Dünyanın en önemli antik kentlerinden biri olan Karkamış Antik Kentinden çıkarılan eserlerin bulunduğu salonda da ayrıca 1900'lü yıllarda bulunarak Ankara Anadolu Medeniyetleri Müzesine götürülen Kral Burcu orthostatlarının kopyalarına yer verildi.
Karkamış Antik Kenti için özel bölüm
Müzede, ayrıca Dülük Antik Kenti'nde gün ışığına çıkartılan boğa heykeli başı, sunak, stel, mimari parçalar, yazıtlar ile tunç Teşup heykelciği, Helenistik ve Roma dönemlerine ait mimari parçalar ile mezar stelleri, Demir Çağı'na ait pişmiş toprak seramik ve figürler görülebiliyor.
İl Kültür ve Turizm Müdürü Bülent Öztürk, müze binasının 2011'de, içindeki dünyaca ünlü mozaiklerin Zeugma Mozaik Müzesi'ne taşınmasıyla restorasyona girdiğini anımsattı.
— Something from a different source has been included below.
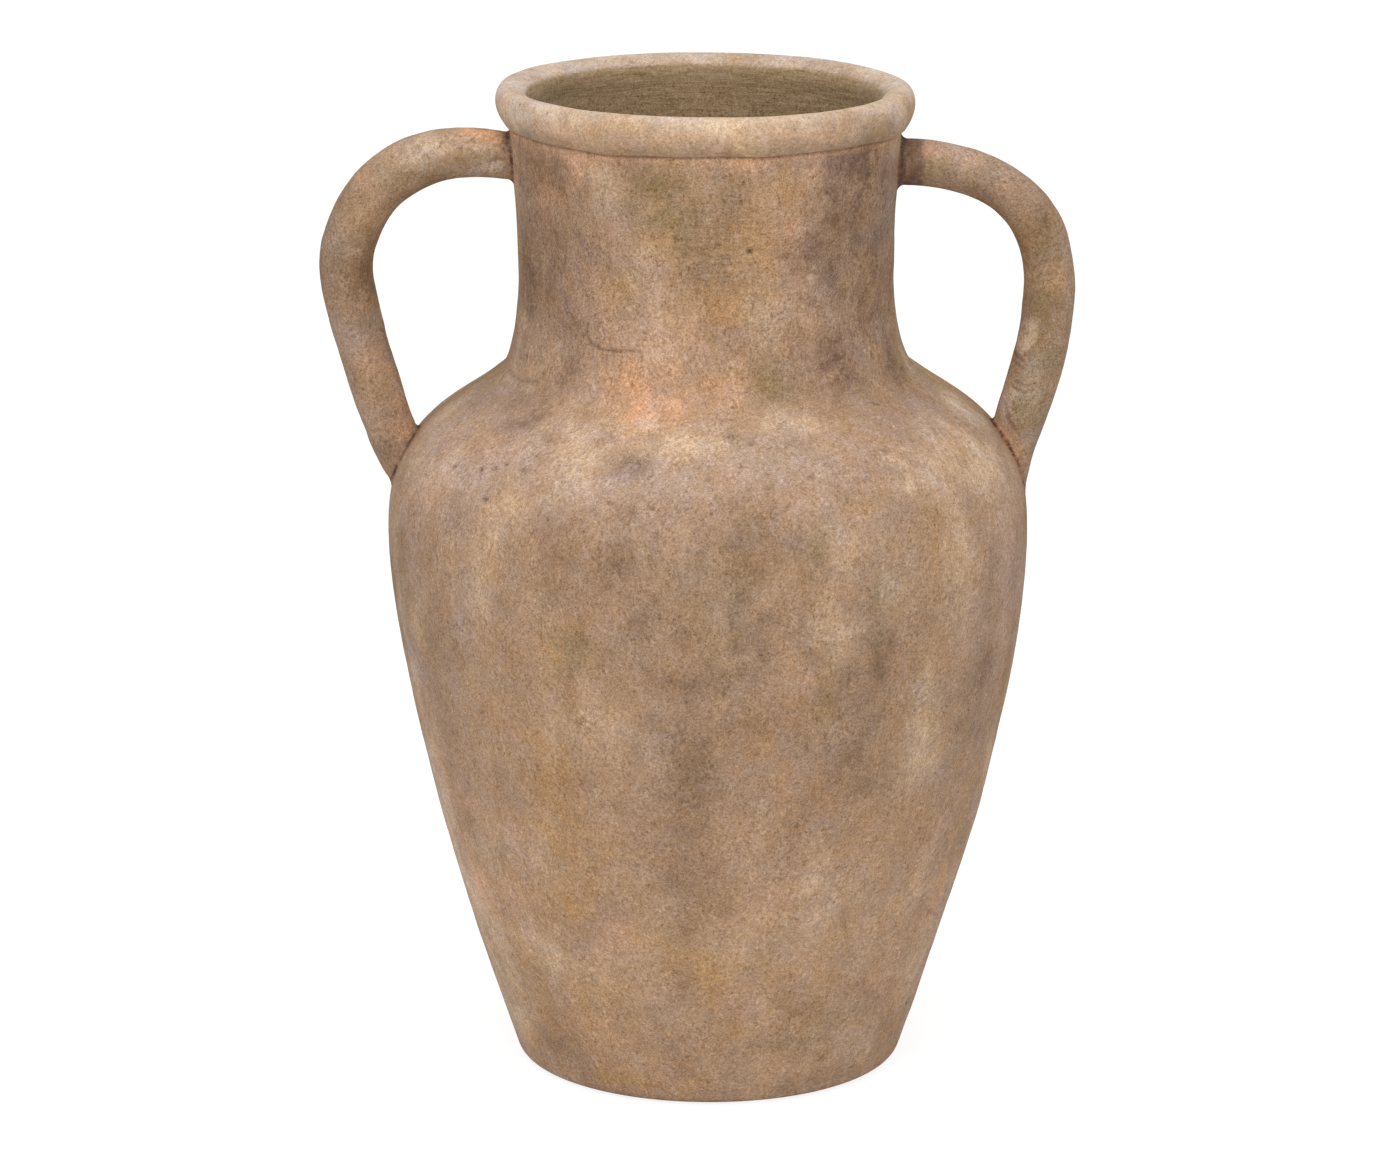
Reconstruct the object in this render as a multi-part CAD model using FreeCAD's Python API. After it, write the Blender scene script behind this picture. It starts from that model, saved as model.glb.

Müzenin uzun bir sürenin ardından yeniden ziyarete açıldığını anlatan Öztürk, şunları kaydetti:
"Romalı ünlü söylev ustası Çiçeron, 'Tarihten habersiz olan milletler çocuk kalırlar, büyüyemezler' diyor.
Gaziantep Arkeoloji Müzesi hem şehrimizin hem bölgenin hem de Anadolu'nun tarihinden haberdar olmak isteyen, tarihin gizemli koridorlarında seyahat edip bilgi edinmek isteyenler için güzel bir müze oldu. Müzemizi görmek, tarihle hemhal olmak iç içe yaşamak için herkesi buraya bekliyoruz. Gezerken büyük bir zevk alacaklarına inanıyoruz. Paleolitik dönemden bugüne kadar kesintisiz olarak iskan görmüş bu coğrafyadaki bütün eserleri müzemizde görmek mümkün. Yenilendikten sonra ilk kez Karkamış bölümünü oluşturduk. Burada, bu önemli kentten çıkan eserler görülebilir."
Öztürk, Gaziantep Arkeoloji Müzesi'nin de en az Zeugma Mozaik Müzesi kadar ziyaretçi çekmesini hedeflediklerini sözlerine ekledi.